'''
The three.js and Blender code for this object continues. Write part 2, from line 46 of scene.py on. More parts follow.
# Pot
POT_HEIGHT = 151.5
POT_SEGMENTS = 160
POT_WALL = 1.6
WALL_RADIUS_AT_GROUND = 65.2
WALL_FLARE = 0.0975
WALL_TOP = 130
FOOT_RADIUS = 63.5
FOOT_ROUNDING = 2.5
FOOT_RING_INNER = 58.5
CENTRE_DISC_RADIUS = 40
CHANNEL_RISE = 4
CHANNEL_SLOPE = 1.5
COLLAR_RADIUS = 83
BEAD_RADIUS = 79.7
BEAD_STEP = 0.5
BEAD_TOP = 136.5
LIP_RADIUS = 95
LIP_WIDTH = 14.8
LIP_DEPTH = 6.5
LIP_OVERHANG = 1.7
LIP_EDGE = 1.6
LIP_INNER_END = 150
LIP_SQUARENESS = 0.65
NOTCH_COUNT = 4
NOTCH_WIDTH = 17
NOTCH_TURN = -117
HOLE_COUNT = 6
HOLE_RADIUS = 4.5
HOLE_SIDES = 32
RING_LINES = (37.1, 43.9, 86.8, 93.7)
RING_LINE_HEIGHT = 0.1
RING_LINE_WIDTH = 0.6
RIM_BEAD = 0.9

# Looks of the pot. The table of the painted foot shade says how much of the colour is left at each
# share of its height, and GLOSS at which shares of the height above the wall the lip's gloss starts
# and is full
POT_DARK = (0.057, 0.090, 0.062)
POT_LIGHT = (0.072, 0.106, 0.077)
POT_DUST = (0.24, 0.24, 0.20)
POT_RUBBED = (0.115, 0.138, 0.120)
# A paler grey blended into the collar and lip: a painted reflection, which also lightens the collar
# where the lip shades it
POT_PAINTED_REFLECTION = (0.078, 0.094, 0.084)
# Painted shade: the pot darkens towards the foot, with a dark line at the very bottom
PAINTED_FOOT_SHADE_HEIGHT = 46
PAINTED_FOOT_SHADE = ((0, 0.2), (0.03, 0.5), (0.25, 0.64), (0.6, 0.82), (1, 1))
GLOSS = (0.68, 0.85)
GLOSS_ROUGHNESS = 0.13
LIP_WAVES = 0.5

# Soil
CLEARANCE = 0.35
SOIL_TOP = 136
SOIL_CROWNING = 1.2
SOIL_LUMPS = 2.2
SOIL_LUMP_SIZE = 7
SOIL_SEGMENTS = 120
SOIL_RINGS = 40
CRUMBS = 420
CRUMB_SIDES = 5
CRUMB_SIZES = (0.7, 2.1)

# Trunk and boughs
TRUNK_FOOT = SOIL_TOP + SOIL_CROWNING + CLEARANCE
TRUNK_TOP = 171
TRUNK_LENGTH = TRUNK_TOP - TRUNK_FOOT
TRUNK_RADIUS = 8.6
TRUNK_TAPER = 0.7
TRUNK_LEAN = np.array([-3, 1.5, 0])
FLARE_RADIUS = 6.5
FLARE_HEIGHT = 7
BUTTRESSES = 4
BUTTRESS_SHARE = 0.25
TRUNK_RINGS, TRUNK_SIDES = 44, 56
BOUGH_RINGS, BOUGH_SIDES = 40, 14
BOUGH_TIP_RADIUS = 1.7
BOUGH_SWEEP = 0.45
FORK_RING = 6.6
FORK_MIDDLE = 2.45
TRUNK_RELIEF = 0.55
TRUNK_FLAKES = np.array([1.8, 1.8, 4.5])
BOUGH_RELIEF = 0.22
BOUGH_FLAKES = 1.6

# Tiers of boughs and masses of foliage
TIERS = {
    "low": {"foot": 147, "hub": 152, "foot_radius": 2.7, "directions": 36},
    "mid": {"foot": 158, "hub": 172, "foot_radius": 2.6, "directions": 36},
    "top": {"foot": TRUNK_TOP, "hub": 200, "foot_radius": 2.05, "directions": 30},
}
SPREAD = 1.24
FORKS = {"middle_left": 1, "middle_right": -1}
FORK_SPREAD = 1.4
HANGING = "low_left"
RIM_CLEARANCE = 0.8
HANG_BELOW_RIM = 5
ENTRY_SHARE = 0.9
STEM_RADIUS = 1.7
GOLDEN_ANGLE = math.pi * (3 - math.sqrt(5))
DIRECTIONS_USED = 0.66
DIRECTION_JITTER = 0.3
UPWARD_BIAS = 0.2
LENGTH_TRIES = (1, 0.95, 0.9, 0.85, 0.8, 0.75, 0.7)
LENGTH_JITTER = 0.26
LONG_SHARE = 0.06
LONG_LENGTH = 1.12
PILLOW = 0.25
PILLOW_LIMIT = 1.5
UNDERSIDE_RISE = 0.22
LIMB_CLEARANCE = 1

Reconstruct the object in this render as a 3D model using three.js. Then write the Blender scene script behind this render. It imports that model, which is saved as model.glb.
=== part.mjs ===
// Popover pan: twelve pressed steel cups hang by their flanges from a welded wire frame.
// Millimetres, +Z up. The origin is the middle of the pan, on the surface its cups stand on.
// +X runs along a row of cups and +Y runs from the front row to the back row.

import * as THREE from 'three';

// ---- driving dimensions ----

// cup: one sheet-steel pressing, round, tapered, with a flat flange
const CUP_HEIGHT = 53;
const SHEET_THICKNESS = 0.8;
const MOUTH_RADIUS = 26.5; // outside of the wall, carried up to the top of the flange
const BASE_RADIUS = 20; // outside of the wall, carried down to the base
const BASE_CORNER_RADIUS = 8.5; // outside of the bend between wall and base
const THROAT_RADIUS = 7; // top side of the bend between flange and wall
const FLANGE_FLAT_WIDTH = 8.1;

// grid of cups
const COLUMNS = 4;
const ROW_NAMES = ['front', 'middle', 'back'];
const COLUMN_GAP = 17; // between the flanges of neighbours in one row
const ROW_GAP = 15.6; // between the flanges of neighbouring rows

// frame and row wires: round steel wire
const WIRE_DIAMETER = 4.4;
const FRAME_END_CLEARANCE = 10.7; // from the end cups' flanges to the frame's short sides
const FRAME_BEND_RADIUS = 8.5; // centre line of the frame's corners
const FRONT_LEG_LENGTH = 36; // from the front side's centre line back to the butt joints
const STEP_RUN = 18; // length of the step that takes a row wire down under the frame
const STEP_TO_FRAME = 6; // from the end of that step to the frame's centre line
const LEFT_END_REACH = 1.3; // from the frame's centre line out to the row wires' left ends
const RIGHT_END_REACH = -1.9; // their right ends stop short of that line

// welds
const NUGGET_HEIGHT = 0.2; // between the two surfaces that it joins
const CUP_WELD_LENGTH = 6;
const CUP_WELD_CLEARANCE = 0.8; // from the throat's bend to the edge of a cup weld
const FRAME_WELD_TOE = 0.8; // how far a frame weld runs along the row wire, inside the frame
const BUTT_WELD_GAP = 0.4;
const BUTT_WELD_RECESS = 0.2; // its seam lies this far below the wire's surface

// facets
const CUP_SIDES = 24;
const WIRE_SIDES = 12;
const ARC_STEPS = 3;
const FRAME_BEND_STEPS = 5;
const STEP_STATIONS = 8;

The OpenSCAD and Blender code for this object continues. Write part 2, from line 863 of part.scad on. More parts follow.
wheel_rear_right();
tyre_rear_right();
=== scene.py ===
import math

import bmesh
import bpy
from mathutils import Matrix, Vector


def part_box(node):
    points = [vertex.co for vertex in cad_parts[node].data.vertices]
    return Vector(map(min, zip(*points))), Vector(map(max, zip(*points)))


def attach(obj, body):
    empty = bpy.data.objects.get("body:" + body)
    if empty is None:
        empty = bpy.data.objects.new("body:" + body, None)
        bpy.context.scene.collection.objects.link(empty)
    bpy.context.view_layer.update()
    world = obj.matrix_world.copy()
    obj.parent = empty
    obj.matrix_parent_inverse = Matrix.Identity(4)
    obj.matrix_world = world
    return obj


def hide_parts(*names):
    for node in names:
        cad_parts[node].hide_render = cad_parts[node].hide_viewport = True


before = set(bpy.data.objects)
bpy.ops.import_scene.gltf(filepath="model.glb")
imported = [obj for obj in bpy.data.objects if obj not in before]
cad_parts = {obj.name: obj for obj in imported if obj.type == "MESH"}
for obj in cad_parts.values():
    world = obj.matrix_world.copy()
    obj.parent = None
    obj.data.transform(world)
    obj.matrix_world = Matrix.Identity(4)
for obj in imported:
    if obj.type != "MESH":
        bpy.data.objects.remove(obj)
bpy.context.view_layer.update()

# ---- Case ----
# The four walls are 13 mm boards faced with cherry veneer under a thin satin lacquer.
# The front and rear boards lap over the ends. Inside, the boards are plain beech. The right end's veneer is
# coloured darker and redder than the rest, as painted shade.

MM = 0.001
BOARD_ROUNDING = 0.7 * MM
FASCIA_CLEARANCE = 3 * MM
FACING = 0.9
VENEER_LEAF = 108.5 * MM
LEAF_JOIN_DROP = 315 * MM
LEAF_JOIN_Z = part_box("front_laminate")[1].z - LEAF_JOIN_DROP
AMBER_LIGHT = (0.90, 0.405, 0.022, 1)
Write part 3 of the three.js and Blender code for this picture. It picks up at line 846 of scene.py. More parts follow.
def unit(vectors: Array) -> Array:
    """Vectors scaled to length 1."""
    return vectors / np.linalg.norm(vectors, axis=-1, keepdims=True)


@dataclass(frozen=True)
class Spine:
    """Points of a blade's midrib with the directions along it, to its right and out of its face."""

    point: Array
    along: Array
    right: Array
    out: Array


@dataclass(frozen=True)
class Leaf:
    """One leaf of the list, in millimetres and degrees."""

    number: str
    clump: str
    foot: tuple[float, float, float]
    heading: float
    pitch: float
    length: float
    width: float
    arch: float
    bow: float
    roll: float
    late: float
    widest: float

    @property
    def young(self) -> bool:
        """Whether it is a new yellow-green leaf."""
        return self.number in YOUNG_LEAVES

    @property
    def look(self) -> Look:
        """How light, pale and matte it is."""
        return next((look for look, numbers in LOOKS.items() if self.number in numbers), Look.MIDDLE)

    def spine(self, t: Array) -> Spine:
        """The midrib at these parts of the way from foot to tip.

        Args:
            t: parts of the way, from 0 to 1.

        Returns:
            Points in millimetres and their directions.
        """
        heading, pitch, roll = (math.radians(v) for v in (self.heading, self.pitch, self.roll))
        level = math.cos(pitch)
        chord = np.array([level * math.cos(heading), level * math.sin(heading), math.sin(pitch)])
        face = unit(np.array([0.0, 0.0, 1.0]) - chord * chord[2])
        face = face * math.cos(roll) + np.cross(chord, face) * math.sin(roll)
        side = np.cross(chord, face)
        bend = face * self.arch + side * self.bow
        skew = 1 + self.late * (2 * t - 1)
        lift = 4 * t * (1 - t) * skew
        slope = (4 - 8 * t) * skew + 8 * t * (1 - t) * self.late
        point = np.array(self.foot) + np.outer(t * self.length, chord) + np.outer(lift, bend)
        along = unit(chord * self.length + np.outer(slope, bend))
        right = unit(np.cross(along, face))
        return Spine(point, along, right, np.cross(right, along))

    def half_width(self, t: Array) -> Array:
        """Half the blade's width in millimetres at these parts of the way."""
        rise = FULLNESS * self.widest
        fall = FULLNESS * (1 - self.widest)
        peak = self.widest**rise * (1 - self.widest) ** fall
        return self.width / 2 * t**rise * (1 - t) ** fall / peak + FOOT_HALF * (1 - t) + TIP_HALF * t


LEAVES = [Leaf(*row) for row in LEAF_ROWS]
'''
» **Work to complete**
Starting at the line that contains "The OpenSCAD and" and stopping at the line that contains "obj.parent = None", transcribe the lines exactly; both boundary lines are to be included.

» **Task output**
The OpenSCAD and Blender code for this object continues. Write part 2, from line 863 of part.scad on. More parts follow.
wheel_rear_right();
tyre_rear_right();
=== scene.py ===
import math

import bmesh
import bpy
from mathutils import Matrix, Vector


def part_box(node):
    points = [vertex.co for vertex in cad_parts[node].data.vertices]
    return Vector(map(min, zip(*points))), Vector(map(max, zip(*points)))


def attach(obj, body):
    empty = bpy.data.objects.get("body:" + body)
    if empty is None:
        empty = bpy.data.objects.new("body:" + body, None)
        bpy.context.scene.collection.objects.link(empty)
    bpy.context.view_layer.update()
    world = obj.matrix_world.copy()
    obj.parent = empty
    obj.matrix_parent_inverse = Matrix.Identity(4)
    obj.matrix_world = world
    return obj


def hide_parts(*names):
    for node in names:
        cad_parts[node].hide_render = cad_parts[node].hide_viewport = True


before = set(bpy.data.objects)
bpy.ops.import_scene.gltf(filepath="model.glb")
imported = [obj for obj in bpy.data.objects if obj not in before]
cad_parts = {obj.name: obj for obj in imported if obj.type == "MESH"}
for obj in cad_parts.values():
    world = obj.matrix_world.copy()
    obj.parent = None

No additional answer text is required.